Jeanologia now creates technology to treat and finish jeans (giving them a certain feel or aesthetic). The company started searching for ways to make garments in a more sustainable way. They have been dyeing clothes with water since the beginning of time and faced the reality that even though it had been done this way in the mass consumer world, it was not sustainable, explained Alex Penadés, Jeanologia. Jeanologia developed several technologies using light and air to finish jeans using little water and no chemicals.

Using these innovations, an average pair of jeans requires just a glass of water to finish when it used to require 300 litres. However, it requires a big capital investment. Depending on the business model the capital investment is made by the dyeing and finishing facilities or brands. Jeanologia has Environmental Impact software to measure the footprint of every style and brands know where they are and how they can improve. Three years ago, about 16 per cent of the jeans in the world were made in a sustainable way he says. Now 35 per cent of jeans are made sustainably and about six billion pairs of jeans are made a year so that means two billion pairs are now being made in a more sustainable way.
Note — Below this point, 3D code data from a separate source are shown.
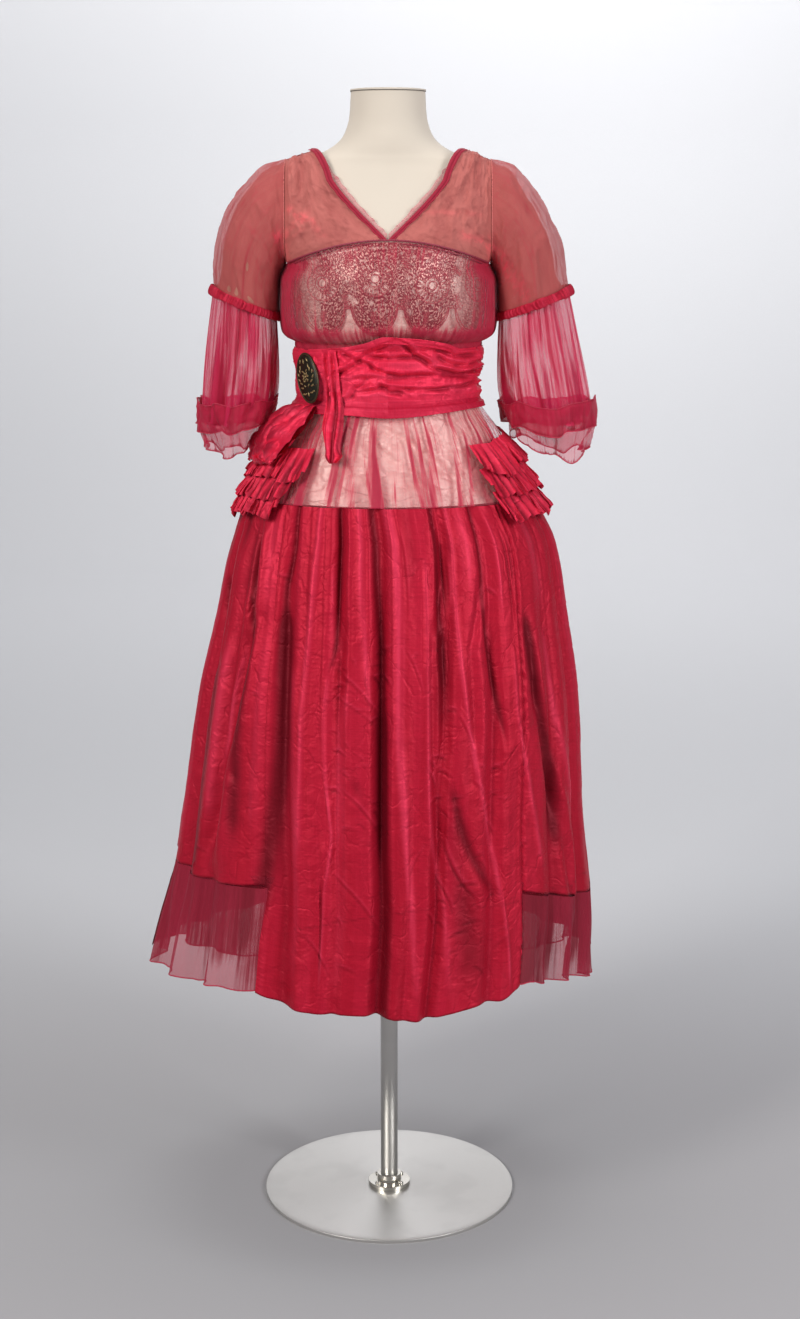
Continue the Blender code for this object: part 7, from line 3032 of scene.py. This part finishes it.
    def cords(self, wardrobe: Wardrobe) -> None:
        """The dark cord along the lace line, doubled to the viewer's right, and the armhole seams.

        Args:
            wardrobe: Puts the pieces in the scene.
        """
        paths = []
        for start, end, drop, radius in (
            (-1.0, 1.0, 0.0, self.piping_radius),
            (0.08, 0.97, 0.0042, 0.0007),
            (-0.97, -0.1, 0.0036, 0.0006),
        ):
            x = (self.cut.armhole - 0.004) * np.sin(np.linspace(start, end, 120) * math.pi / 2)
            if drop:
                angles = np.degrees(np.arcsin(np.clip(x / 0.158, -1, 1)))
                path = self.cut.seam(angles, self.cut.yoke_out + 0.0010) - (0.0, 0.0012, drop)
            else:
                z = self.cut.lace_height(x)
                y = -FORM.depth_at(x, z, self.cut.yoke_out + 0.0006 + radius, True) - 0.0004
                path = np.stack([x, y, z], axis=-1)
            paths.append((path, radius, False))
        wardrobe.cords("lace_line_cord", paths, Cord("dark_cord", (0.190, 0.014, 0.032)), ["bust_piping"])
        rings = []
        for side in Side:
            ring = self.cut.armhole_ring(np.arange(96) * 3.75, side.value, self.cut.yoke_out + 0.0012)
            rings.append((ring, 0.0008, True))
        wardrobe.cords("armhole_seams", rings, Cord("seam_cord", (0.400, 0.095, 0.085)))

    def dress(self, wardrobe: Wardrobe) -> None:
        """Sews the bodice together.

        Args:
            wardrobe: Puts the pieces in the scene.
        """
        silk = LiningSilk("bodice_silk", (0.99, 0.80, 0.70), (0.94, 0.58, 0.50))
        mauve = Chiffon("bodice_chiffon", (0.780, 0.050, 0.110), (0.400, 0.012, 0.040), 0.17, 0.95)
        doubled = Chiffon("neck_chiffon", (0.520, 0.030, 0.066), (0.330, 0.012, 0.036), 0.80, 0.98)
        pale = Chiffon("frill_chiffon", (0.720, 0.130, 0.190), (0.480, 0.040, 0.080), 0.42, 0.85)
        wardrobe.cloth(self.lining(), silk, ["bodice_lining"])
        front = self.body("bodice_front_chiffon", -89.85, 89.85, 141)
        wardrobe.cloth(front, mauve, ["bodice_front"])
        back = self.body("bodice_back_chiffon", 90.15, 269.85, 145)
        wardrobe.cloth(back, mauve, ["bodice_back"])
        for side in Side:
            for sheet, kind, held, rests_on, node in (
                (self.yoke(side), LinedChiffon(), "stretched", "covered_form", "yoke_front"),
                (self.neck_band(side), doubled, "folded", f"front_yoke_{side.label}", "neck_band"),
                (self.frill(side), pale, "gathered", f"neckline_band_{side.label}", "neck_frill"),
            ):
                wardrobe.cloth(sheet, kind, [f"{node}_{side.label}"])
        wardrobe.cloth(self.back_yoke(), LinedChiffon(), ["yoke_back"])
        self.cords(wardrobe)


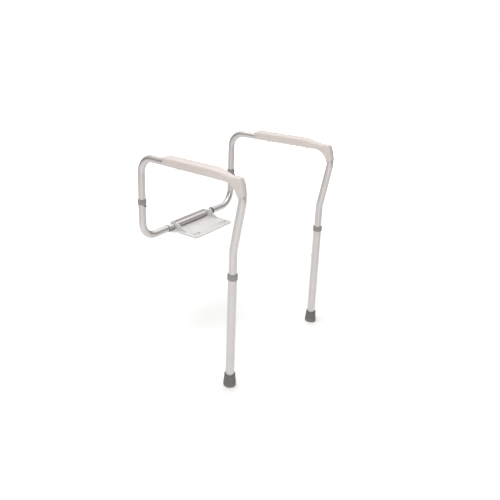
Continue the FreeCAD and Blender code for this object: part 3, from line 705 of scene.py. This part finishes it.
def make_foot(side, materials):
    """Flared rubber tip: ring treads below, a base rim, a rolled mouth and a blind bore."""
    node = "foot_tip_" + side
    at, low, top, base = upright(node)
    bore = LEG_TUBE / 2 + GRIP_PLAY
    floor = low + 10 * MM
    tread = corners_from(0, low, ((0, 0, 0), (7, 0, 0.5), (7.6, 2.2, 0.4), (10.6, 2.2, 0.4), (11.2, 0, 0.5),
                                  (14.2, 0, 0.5), (14.8, 1.8, 0.4), (16.6, 1.8, 0.4), (17.2, 0, 0.5)))
    rim = corners_from(base, low, ((-0.3, 0, 1.2), (0, 3.8, 0.7), (-0.9, 4.3, 0.3), (-0.5, 5.0, 0.3),
                                   (-0.2, 11, 5)))
    neck = base - 3.2 * MM
    mouth = corners_from(neck, top, ((0, -5, 2), (-0.1, -3.6, 0.5), (0.6, -3.0, 0.5), (0.6, 0, 1.3)))
    inside = [(bore, top, 1.0 * MM), (bore, floor, 0.5 * MM), (0, floor, 0)]
    shape = bmesh.new()
    lathe(shape, at, densified(rounded(tread + rim + mouth + inside)), 216)
    bmesh.ops.remove_doubles(shape, verts=shape.verts, dist=1e-7)
    mesh = shape_to_mesh("foot_rubber_" + side, shape)
    add_piece("foot_rubber_" + side, mesh, "leg_" + side, materials["foot"], "foot", node)


def make_collar(node, body, bore, sleeve, name, materials):
    """Plastic collar: a sleeve round the outer tube, a shoulder on its end and a groove near the top."""
    at, low, top, wide = upright(node)
    shoulder = top - 3 * MM
    foot = [(sleeve, low, 0.4 * MM)] + corners_from(wide, low, ((-0.5, 0, 0.7), (0, 2.6, 1)))
    groove = corners_from(wide, top, ((0, -5.6, 0.3), (-0.45, -5.2, 0.2), (-0.45, -4.4, 0.2), (0, -4.0, 0.3)))
    mouth = [(wide, top, 1.8 * MM), (bore, top, 0.5 * MM), (bore, shoulder, 0), (sleeve, shoulder, 0)]
    shape = bmesh.new()
    lathe(shape, at, rounded(foot + groove + mouth), 120)
    mesh = shape_to_mesh(name, shape)
    add_piece(name, mesh, body, materials["collar"], "collar", node)


# ---------------------------------------------------------------- pieces made from CAD pieces

WELD = 2e-6                     # points nearer than this are one
FLAT = math.radians(0.5)        # faces that meet at less than this are one
SHARP = math.radians(35)        # edges with more than this get a round


def bevelled(shape, edges, offset, segments, profile):
    bmesh.ops.bevel(shape, geom=edges, offset=offset, segments=segments, profile=profile, affect="EDGES",
                    clamp_overlap=True)


def softened(node, offset, chosen=None, wide=0):
    """A copy of a CAD piece with its sharp edges rounded; chosen edges get a wider round first."""
    shape = bmesh.new()
    shape.from_mesh(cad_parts[node].data)
    bmesh.ops.remove_doubles(shape, verts=shape.verts, dist=WELD)
    bmesh.ops.dissolve_limit(shape, angle_limit=FLAT, verts=shape.verts, edges=shape.edges)
    if chosen:
        bevelled(shape, [edge for edge in shape.edges if chosen(edge)], wide, 6, 0.5)
    sharp = [edge for edge in shape.edges if len(edge.link_faces) == 2 and edge.calc_face_angle() > SHARP]
    bevelled(shape, sharp, offset, 2, 0.6)
    return shape_to_mesh("soft_" + node, shape)


def make_softened(materials):
    """Small parts: CAD node, body, finish, slot and how round their edges are."""
    plans = [("crossbar_rivets", "base", "steel", "steel", 0.25 * MM)]
    for side in SIDES:
        plans += [("rear_tube_bush_" + side, "rear_" + side, "bush", "collar", 0.3 * MM),
                  ("rear_lock_clip_" + side, "rear_" + side, "tube", "steel", 0.15 * MM),
                  ("rear_lock_pin_" + side, "lock_pin_" + side, "collar", "collar", 0.25 * MM),
                  ("front_button_" + side, "leg_snap_" + side, "steel", "steel", 0.15 * MM),
                  ("insert_rivet_" + side, "arm_" + side, "steel", "steel", 0.15 * MM),
                  ("armrest_screws_" + side, "arm_" + side, "steel", "steel", 0.2 * MM)]
    for node, body, paint, slot, offset in plans:
        add_piece(node + "_soft", softened(node, offset), body, materials[paint], slot, node)


def make_bracket(materials):
    low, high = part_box("mounting_bracket")

    def rear_fold(edge):
        """The lower rear edge, where the sheet is folded up."""
        return all(abs(v.co.y - high[1]) < 1e-5 and abs(v.co.z - low[2]) < 1e-5 for v in edge.verts)

    mesh = softened("mounting_bracket", 0.45 * MM, rear_fold, 3.2 * MM)
    add_piece("bracket_plate", mesh, "base", materials["bracket"], "bracket", "mounting_bracket")
    mesh = softened("bracket_pad", 0.3 * MM)
    add_piece("bracket_rubber", mesh, "base", materials["rubber"], "rubber", "bracket_pad")


def paint_cad_nodes(materials):
    """Every CAD piece that stays gets its finish."""
    paints = {"crossbar": "tube_across"}
    finishes = {"tube": ("rear_tube_", "arm_tube_", "front_leg_", "arm_insert_"),
                "nylon": ("crossbar_glide_", "leg_glide_"),
                "steel": ("width_snap_clip_", "front_spring_", "foot_washer_")}
    for paint, stems in finishes.items():
        paints.update({stem + side: paint for stem in stems for side in SIDES})
    for node, paint in paints.items():
        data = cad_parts[node].data
        data.materials.clear()
        data.materials.append(materials[paint])


# ---------------------------------------------------------------- the whole scene

def main():
    make_camera()
    make_lights()
    make_floor()
    materials = make_materials()
    paint_cad_nodes(materials)
    make_bracket(materials)
    make_softened(materials)
    for side in SIDES:
        make_armrest(Arm(side), materials)
        make_foot(side, materials)
        make_collar("rear_collar_" + side, "rear_" + side, INSERT_TUBE / 2 + GRIP_PLAY, TUBE / 2,
                    "rear_collar_moulding_" + side, materials)
        make_collar("front_collar_" + side, "leg_" + side, TUBE / 2 + GRIP_PLAY, LEG_TUBE / 2,
                    "front_collar_moulding_" + side, materials)


main()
According to Penadés, brands have a choice to manufacture in a traditional way or a sustainable way. The water and energy of traditional production is costly and so is pollution. Today, including the capital investment, you can produce the same product at the same price. Brands can do it. If the consumer is aware, they have to request these kinds of products today. Consumers must also know what their impact on the environment is because of their acts of consumption. It’s all about co-responsibility.